慢性的な人手不足に悩まされている介護の現場ですが、コロナ禍の影響で転職希望者が増えているという現状もあるようです。しかしそれでも圧倒的に介護職員数は足りず、さらにこのタイミングで「介護」という概念を根本的に変えないと、超高齢社会を乗り越えるのは不可能とするのは、健康社会学者の河合薫さん。河合さんは自身のメルマガ『デキる男は尻がイイ-河合薫の『社会の窓』』で今回、日本の介護現場が「二重の人材難」に直面していると指摘した上で、国に対して欧州のような「介護のパラダイムシフト」を起こすべきであるとしています。
プロフィール:河合薫(かわい・かおる)
健康社会学者(Ph.D.,保健学)、気象予報士。東京大学大学院医学系研究科博士課程修了(Ph.D)。ANA国際線CAを経たのち、気象予報士として「ニュースステーション」などに出演。2007年に博士号(Ph.D)取得後は、産業ストレスを専門に調査研究を進めている。主な著書に、同メルマガの連載を元にした『他人をバカにしたがる男たち』(日経プレミアムシリーズ)など多数。
コロナ禍の新たな選択
新型コロナウイルスの感染拡大防止策により、経済のダメージが長引いています。
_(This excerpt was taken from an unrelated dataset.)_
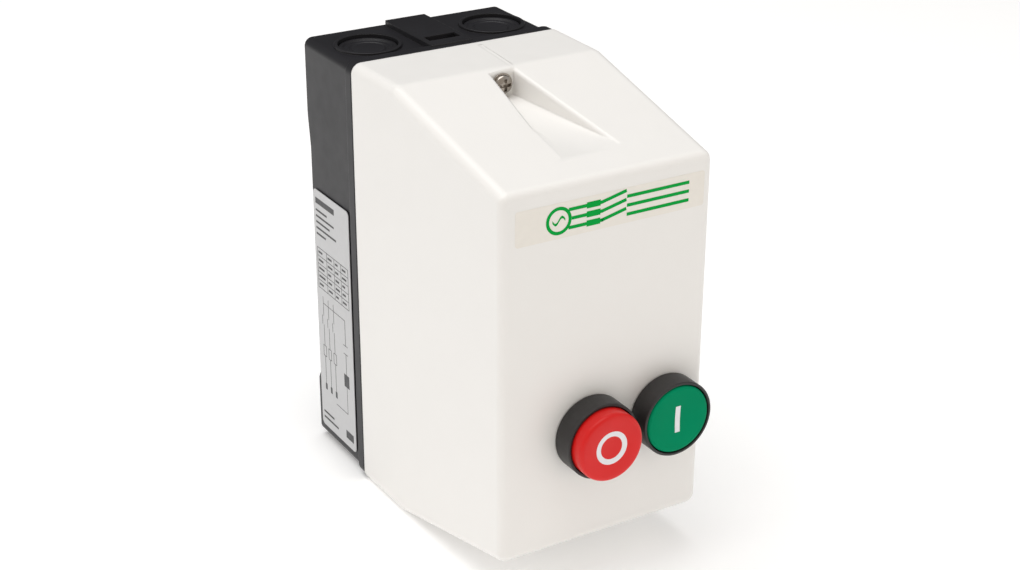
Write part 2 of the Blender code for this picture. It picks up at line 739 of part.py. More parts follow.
def make_cover():
    """The white moulding: shell, screw recess, screw boss, lip, hook and button holes."""
    cover = cover_shape(0.0, COVER_BACK, EDGE_STEPS)
    hollow = cover_shape(WALL, COVER_BACK - 5 * MM, 2)
    cut(hollow, recess_tool(RECESS_SKIN))
    cut(cover, hollow)
    cut(cover, recess_tool(0.0))
    add_lip(cover)
    hole = (SCREW_SEAT - 8 * MM, SCREW_SEAT + 3 * MM)
    bore = SCREW_RADIUS + SCREW_CLEARANCE
    boss_depth = (hole[0], SCREW_SEAT - 1 * MM)
    boss = rod(BRIDGE_X, SCREW_Z, bore + BOSS_WALL, boss_depth, MIDDLE_ROUND)
    join(cover, boss)
    cut(cover, rod(BRIDGE_X, SCREW_Z, bore, (hole[0] - 1 * MM, hole[1]), MIDDLE_ROUND))
    for x in (STOP_X, START_X):
        through = (BODY_DEPTH - 2 * WALL, BODY_DEPTH + WALL)
        cut(cover, rod(x, BUTTON_Z, BUTTON_NECK_RADIUS + GAP, through))
    groove = [
        (BRIDGE_X + 7.9 * MM, 43.0 * MM),
        (BRIDGE_X + 7.0 * MM, 43.0 * MM),
        (BRIDGE_X + 4.8 * MM, SCREW_SEAT - 1 * MM),
        (BRIDGE_X + 5.7 * MM, SCREW_SEAT - 1 * MM),
    ]
    cut(cover, prism_up(groove, (COVER_HEIGHT - 0.3 * MM, COVER_HEIGHT + 1 * MM)))
    return node("front_cover", cover, "white_plastic")


def add_lip(cover):
    """A frame that fits inside the rear box, and a hook that drops into the lower slot."""
    slack = 0.4 * MM
    thick = 1.6 * MM
    x = BASE_HALF - WALL - slack
    low = INNER_LOW + slack
    high = INNER_HIGH - slack
    root = (COVER_BACK + 0.01 * MM, COVER_BACK + LEDGE)
    half = COVER_WIDTH / 2 - WALL + 0.4 * MM
    collar = rounded_block((-half, half), root, (WALL - 0.4 * MM, COVER_HEIGHT - WALL + 0.4 * MM), 1 * MM)
    lip_depth = (BASE_DEPTH - 2.2 * MM, root[1] - 0.5 * MM)
    lip = rounded_block((-x, x), lip_depth, (low, high), 1.5 * MM)
    ring = join(collar, lip)
    inner = (BASE_DEPTH - 4 * MM, root[1] + 1 * MM)
    cut(ring, rounded_block((-x + thick, x - thick), inner, (low + thick, high - thick), 1 * MM))
    notch = SCREW_RADIUS + 2.2 * MM
    notch_x = (BRIDGE_X - notch, BRIDGE_X + notch)
    cut(ring, block(notch_x, inner, (SCREW_Z - notch, INNER_HIGH)))
    cut(ring, rod(BRIDGE_X, SCREW_Z, SCREW_RADIUS + POST_CLEARANCE, inner, MIDDLE_ROUND))
    join(cover, ring)
    hook_half = SLOT_WIDTH / 2 - 1.0 * MM
    hook_x = (BRIDGE_X - hook_half, BRIDGE_X + hook_half)
    toe = (SLOT_DEPTH + 1 * MM, SLOT_DEPTH + SLOT_LENGTH - 0.8 * MM)
    tongue = block(hook_x, (toe[0], root[1]), (low, low + thick))
    barb = block(hook_x, toe, (BASE_LOW + 0.4 * MM, low + thick / 2))
    join(cover, join(tongue, barb))


def make_front_label():
    """A clear film on the upper front."""
    depth = (BODY_DEPTH + GAP, BODY_DEPTH + GAP + FILM_THICK)
    label = rounded_block(FILM_X, depth, FILM_Z, FILM_RADIUS)
    return node("front_label", label, "clear_film")


def make_cover_screw():
    """A pan-head screw, captive in the cover, turned from the recess."""
    seat = SCREW_SEAT + GAP
    face = seat + HEAD_THICK
    profile = [
        (0, SCREW_TIP),
        (SCREW_RADIUS - 0.5 * MM, SCREW_TIP),
        (SCREW_RADIUS, SCREW_TIP + 0.8 * MM),
        (SCREW_RADIUS, seat),
        (HEAD_RADIUS, seat),
        (HEAD_RADIUS, seat + 1.0 * MM),
        (HEAD_RADIUS * 0.9, seat + 1.8 * MM),
        (HEAD_RADIUS * 0.6, face),
        (0, face),
    ]
    screw = turned_forward(BRIDGE_X, SCREW_Z, profile)
    return node("cover_screw", cut_cross(screw, BRIDGE_X, SCREW_Z, face), "steel")


# ---------------------------------------------------------------- buttons


def make_bezel(name, x):
    """A black button body: collar in front of the cover, hollow neck behind it."""
    bore = CAP_RADIUS + GAP
    shelf = NECK_BACK + NECK_FLOOR
    guide = STEM_RADIUS + GAP
    chamfer = 0.4 * MM
    profile = [
        (bore, BEZEL_FRONT),
        (BEZEL_RADIUS - chamfer, BEZEL_FRONT),
        (BEZEL_RADIUS, BEZEL_FRONT - chamfer),
        (BEZEL_RADIUS, BEZEL_BACK),
        (BUTTON_NECK_RADIUS, BEZEL_BACK),
        (BUTTON_NECK_RADIUS, NECK_BACK),
        (guide, NECK_BACK),
        (guide, shelf),
        (SPRING_BORE, shelf),
        (SPRING_BORE, CHAMBER_FLOOR),
        (bore, CHAMBER_FLOOR),
    ]
    return node(name, turned_forward(x, BUTTON_Z, profile, FINE_ROUND), "bezel_plastic")


def make_locknut(name, x):
    """The ring that clamps a bezel from inside the cover."""
    front = BODY_DEPTH - WALL - GAP
    depth = (front - LOCKNUT_HEIGHT, front)
    radius = BUTTON_NECK_RADIUS + LOCKNUT_WIDTH
    nut = rod(x, BUTTON_Z, radius, depth, NOTCHES * EDGE_STEPS)
    for k in range(NOTCHES):
        turn = 2 * math.pi * k / NOTCHES
        notch_x = x + radius * math.cos(turn)
        notch_z = BUTTON_Z + radius * math.sin(turn)
        cut(nut, rod(notch_x, notch_z, 1.0 * MM, (depth[0] - 1 * MM, depth[1] + 1 * MM), 8))
    cut(nut, rod(x, BUTTON_Z, BUTTON_NECK_RADIUS + GAP, (depth[0] - 1 * MM, depth[1] + 1 * MM)))
    return node(name, nut, "dark_plastic")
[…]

そんな中、慢性的な人手不足で悩んでいた介護業界に、コロナで打撃を受けた業界から、転職する人が増えていることがわかりました。
人材紹介会社が行った調査によると、介護業界への転職を決めた理由について、新型コロナの感染拡大の影響が「かなりある」48%、「少しある」26%と回答。全体の7割以上がコロナを理由にあげていました。
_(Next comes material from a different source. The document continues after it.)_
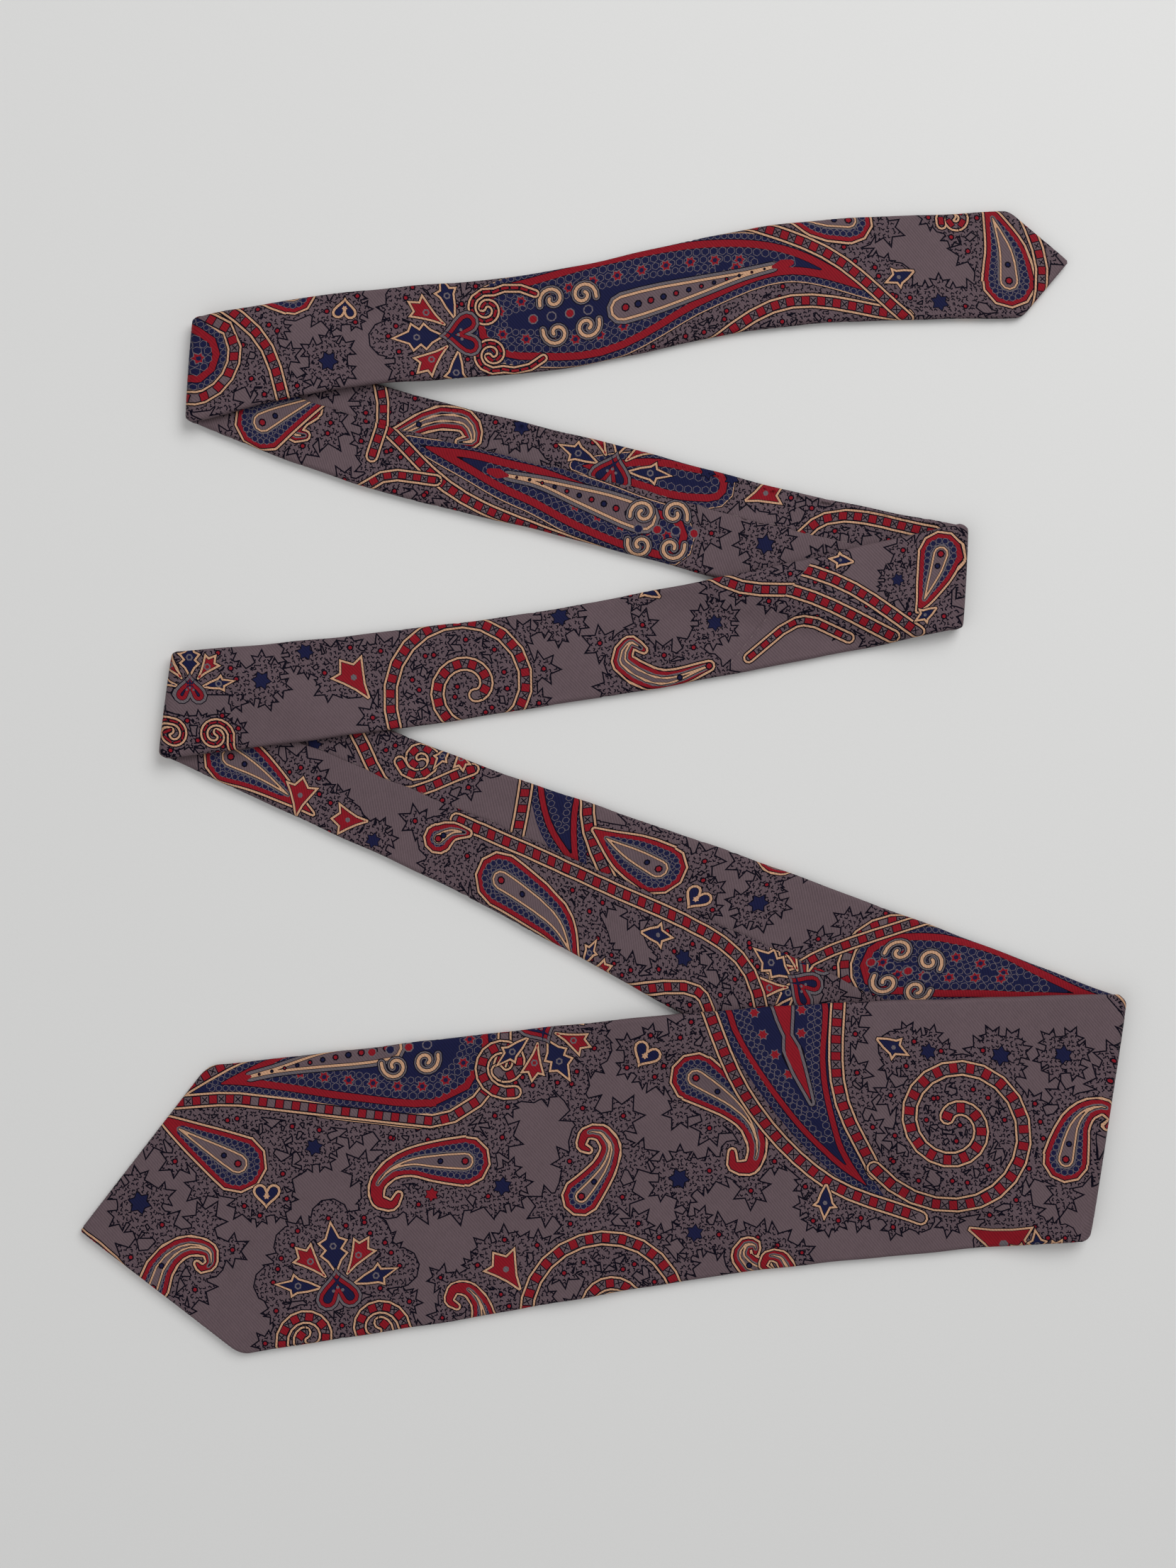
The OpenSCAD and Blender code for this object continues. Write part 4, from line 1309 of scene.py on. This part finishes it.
def print_leg_3():
    at = STARTS[2]
    leg_pen(2, at + 6, -2, 82).twin_curls(0.6)
    leg_pen(2, at + 6, 4, 82).palmette(0.72)
    leg_pen(2, at + 62, -8, 118).flower(TULIP, 15, "crimson")
    big = spiral(0, 28, 2.6, 200, -1.75)
    pen = leg_pen(2, at + 95, -10)
    pen.leafy_band(big, (2.0, 1.8, 8.5, 7.0), 4.6, pitch=5.0)
    leg_pen(2, at + 29, 3, 30).leaf(17)
    leg_pen(2, at + 44, 10, 30).leaf(15)
    leg_pen(2, at + 148, -12, 0).boteh((24, -4, 2), (8, -6, 4), (-3, 2, 4), (0, 8, 2.6), (4, 5, 1.5))
    leg_pen(2, at + 127, 8, 20).leaf(17)
    leg_pen(2, at + 160, 9, 140).flower(LANCE, 9, "navy")
    leg_pen(2, at + 176, -2, 10).leaf(15)
    neck = Pen(0, 0, panel=1)
    blade = Pen(0, 0, panel=0)
    lower = leg_line(2, [(at + 176, 14), (at + 206, 2), (at + 232, -16)])
    upper = leg_line(2, [(at + 190, 18), (at + 218, 4), (at + 240, -16)])
    for pen in (blade, neck):
        pen.halo(lower, np.full(len(lower), 2.0), 1.6, 8, 5.2)
    neck.band(lower, width=4.4, pitch=4.8)
    neck.band(upper, width=4.4, pitch=4.8)
    blade.band(leg_line(2, [(at + 170, 20), (at + 186, 8), (at + 210, 3)]), width=4.4)
    neck.band(leg_line(2, [(at + 185, -15), (at + 203, -6), (at + 218, -14)]), width=3.6)
    leg_pen(2, at + 223, 10, 160).flower(LANCE, 8, "navy")
    leg_pen(2, at + 251, 8, 70).boteh((0, 0, 7.6), (-5, 0.5, 6.6), (-10, 1.5, 5.0), (-15, 2.6, 3.0),
                                      (-19, 4, 1.0))
    leg_pen(2, at + 247, -9, 200).flower(LANCE, 8, "navy")
    leg_pen(2, at + 236, 2, 20).leaf(12)


def print_leg_4():
    inner, outer = -1, 1
    back_pen(3, 94, 12).big_boteh((0, 0, 10), (25, -2, 10), (60, -7, 7), (88, -10, 1.6), band=False, rows=2)
    back_pen(3, 148, 5.5, 176).big_teardrop(46)
    back_pen(3, 88, 9, 10).scrolls()
    back_pen(3, 84, -8, 6).big_boteh((0, 0, 8), (14, 0, 8.5), (30, 0, 6), (44, 0, 2), band=False, rows=1)
    back_pen(3, 116, -4, 268).palmette(0.95)
    back_pen(3, 72, -6, 215).flower(TULIP, 13, "crimson")
    pen = Pen(0, 0)
    across = [(199, -18), (192, -2), (192, 12)]
    lines = [([(190, 2), (160, 17), (112, 23)], outer, 4.4), ([(58, 14), (44, -8), (10, -12)], inner, 4.4),
             (across, inner, 4.2), (across, outer, 4.2), ([(196, 28), (186, 17), (170, 14)], outer, 4.0)]
    for points, side, width in lines:
        band = back_line(3, points, side)
        pen.leafy_band(band, (2.0, 1.6, 8, 6.0), width, pitch=4.8)
    back_pen(3, 174, -6).boteh((13, 10, 2.6), (2, 1, 4), (-8, -1, 4), (-12, 4, 3), (-8, 6, 1.6))
    back_pen(3, 216, 2, 40).boteh((0, 0, 5.2), (5, 2, 4.2), (8, 6, 3.0), (5, 8, 2.0))
    back_pen(3, 214, -10, 60).leaf(16)
    back_pen(3, 229, 11, 80).boteh(*DROP)
    back_pen(3, 226, -9, 30).flower(TULIP, 9, "crimson")
    for u, w, turn, size in ((148, -10, 30, 16), (86, -12, 30, 15), (62, 6, 200, 18), (40, 9, 200, 17),
                             (78, -12, 30, 14), (18, 6, 60, 15)):
        back_pen(3, u, w, turn).leaf(size)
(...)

介護職の希望者が増えるのは喜ばしいことですし、一人でも多くの人が「高齢者と接する機会」が増えれば、高齢者にやさしい社会に近づくことも期待できます。
とはいえ、総務省が発表したデータによると、前年に比べて29万人もの人口が減少している一方で、65歳以上の高齢者は3,617万人と過去最多を更新しています(2020年9月15日現在)。
介護職員数は、2000年度には54万9,000人から2016年度には183万3,000人と、3倍も増えているのに全く足りていません。
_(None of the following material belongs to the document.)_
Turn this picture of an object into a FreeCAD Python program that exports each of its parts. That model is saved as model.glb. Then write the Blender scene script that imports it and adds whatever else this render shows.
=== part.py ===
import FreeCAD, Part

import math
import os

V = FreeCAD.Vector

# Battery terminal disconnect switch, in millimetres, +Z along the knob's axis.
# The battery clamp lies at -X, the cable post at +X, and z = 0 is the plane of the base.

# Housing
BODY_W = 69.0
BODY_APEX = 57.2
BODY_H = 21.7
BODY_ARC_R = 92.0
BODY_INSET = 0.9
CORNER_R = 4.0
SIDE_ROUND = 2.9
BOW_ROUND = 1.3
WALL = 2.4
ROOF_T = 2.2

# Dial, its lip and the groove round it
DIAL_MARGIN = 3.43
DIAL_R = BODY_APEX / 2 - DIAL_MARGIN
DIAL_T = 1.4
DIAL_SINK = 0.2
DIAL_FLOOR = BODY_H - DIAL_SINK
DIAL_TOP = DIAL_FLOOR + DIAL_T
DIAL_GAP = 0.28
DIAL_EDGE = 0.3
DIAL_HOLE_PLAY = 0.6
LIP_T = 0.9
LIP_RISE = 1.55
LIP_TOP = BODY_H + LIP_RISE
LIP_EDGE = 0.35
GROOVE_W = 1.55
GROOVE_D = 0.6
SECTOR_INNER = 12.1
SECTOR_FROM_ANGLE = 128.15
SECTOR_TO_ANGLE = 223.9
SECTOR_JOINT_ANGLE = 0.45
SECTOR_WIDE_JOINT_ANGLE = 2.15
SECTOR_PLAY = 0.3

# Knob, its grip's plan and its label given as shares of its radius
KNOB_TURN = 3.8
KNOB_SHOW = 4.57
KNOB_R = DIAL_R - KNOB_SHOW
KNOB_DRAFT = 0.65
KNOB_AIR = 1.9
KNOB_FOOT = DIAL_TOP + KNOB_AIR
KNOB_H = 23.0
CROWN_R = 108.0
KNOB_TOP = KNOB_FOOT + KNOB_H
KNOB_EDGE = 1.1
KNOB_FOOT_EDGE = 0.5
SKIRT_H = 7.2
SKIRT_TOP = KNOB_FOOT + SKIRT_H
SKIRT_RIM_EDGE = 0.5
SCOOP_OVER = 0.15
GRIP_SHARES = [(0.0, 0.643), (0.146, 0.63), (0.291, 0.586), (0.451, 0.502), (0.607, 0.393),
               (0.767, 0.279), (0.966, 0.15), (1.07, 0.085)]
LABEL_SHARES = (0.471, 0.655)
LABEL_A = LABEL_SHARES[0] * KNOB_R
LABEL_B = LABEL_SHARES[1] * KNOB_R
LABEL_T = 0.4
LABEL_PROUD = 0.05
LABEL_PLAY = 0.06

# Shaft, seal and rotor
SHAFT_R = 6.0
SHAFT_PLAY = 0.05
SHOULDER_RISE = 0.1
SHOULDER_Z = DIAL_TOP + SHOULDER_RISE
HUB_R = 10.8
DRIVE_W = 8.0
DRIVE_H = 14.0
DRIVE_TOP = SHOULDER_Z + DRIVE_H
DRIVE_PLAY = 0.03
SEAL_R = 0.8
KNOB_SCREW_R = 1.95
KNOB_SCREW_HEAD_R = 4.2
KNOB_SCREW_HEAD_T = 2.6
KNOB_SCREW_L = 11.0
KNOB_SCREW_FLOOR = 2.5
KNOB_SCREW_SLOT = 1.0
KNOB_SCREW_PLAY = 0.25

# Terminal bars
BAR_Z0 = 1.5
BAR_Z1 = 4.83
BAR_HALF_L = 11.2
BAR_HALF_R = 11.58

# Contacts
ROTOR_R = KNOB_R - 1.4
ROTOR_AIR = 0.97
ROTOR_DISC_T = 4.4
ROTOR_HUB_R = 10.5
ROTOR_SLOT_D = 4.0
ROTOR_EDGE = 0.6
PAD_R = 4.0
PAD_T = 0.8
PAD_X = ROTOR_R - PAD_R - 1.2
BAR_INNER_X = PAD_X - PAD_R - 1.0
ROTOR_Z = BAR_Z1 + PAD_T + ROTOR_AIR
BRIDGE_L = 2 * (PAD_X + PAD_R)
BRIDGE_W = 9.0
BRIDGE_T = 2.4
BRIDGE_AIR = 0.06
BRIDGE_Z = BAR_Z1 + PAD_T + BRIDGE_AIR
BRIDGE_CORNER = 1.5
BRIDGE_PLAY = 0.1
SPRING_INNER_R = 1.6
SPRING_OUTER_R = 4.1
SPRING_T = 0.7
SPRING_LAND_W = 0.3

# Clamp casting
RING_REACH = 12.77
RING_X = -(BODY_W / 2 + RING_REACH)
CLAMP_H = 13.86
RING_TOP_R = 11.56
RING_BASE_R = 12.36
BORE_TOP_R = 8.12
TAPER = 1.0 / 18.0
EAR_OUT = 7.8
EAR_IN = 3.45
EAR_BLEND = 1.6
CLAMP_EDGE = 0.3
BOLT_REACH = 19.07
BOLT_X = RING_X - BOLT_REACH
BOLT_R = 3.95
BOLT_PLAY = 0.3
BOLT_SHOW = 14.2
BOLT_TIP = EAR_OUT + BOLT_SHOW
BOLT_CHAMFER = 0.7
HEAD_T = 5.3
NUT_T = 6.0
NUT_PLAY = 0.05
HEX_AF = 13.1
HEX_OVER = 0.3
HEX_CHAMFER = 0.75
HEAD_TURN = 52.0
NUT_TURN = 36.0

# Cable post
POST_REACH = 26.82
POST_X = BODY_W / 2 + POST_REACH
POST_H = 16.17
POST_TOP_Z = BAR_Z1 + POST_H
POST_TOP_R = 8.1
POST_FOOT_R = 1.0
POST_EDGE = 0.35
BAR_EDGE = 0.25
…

さらに、コロナ禍で「要介護申請数」「区分変更」共に急増したことも時事通信の調べでわかりました。2020年9月と10月は連続で19年実績を2割超上回り、10月には要支援から要介護に変わる申請が、前年同月比30%超増えた自治体が10市に上ったのです。
コロナで自宅にこもりがちになれば、足腰は弱る。脳の機能や心身の“体力”も弱る。その結果として、介護が必要になったり、介護度が悪化したりしてしまったのでしょう。そして、おそらくこの先も増えていくことは容易に想像できます。
問題はそれだけではありません。「介護職」といっても、1ヶ月の初任者研修で厚労省認定の資格を取得した人もいれば、実務経験と専門的な知識とスキルを研修で習得し、国家資格の「認定介護福祉士」を取得した人まで、さまざまです。
つまり、
- 高齢者急増→介護職需要高まる
- 要介護の高い高齢者が増える→介護スキルの高い介護職の需要が高まる
という二重の人材難に日本は直面している。数と質の両方が足りてない状況はますます深刻化していくのです。
どんなに「介護職を目指す人が増えた!」としても、今の介護制度では“すずめの涙”にもならない。
「介護」という概念を根本的に変えないと、超高齢社会を乗り越えるのは不可能です。しかし、一向にそういった議論にはなりません。
日本では「高齢者=介護される人」の視点で語られますが、欧州でそれは過去のこと。高齢者に社会へ「参加」してもらう視点の取り組みを国が全力で進め、介護のあり方を変えました。「介護のパラダイムシフト」です。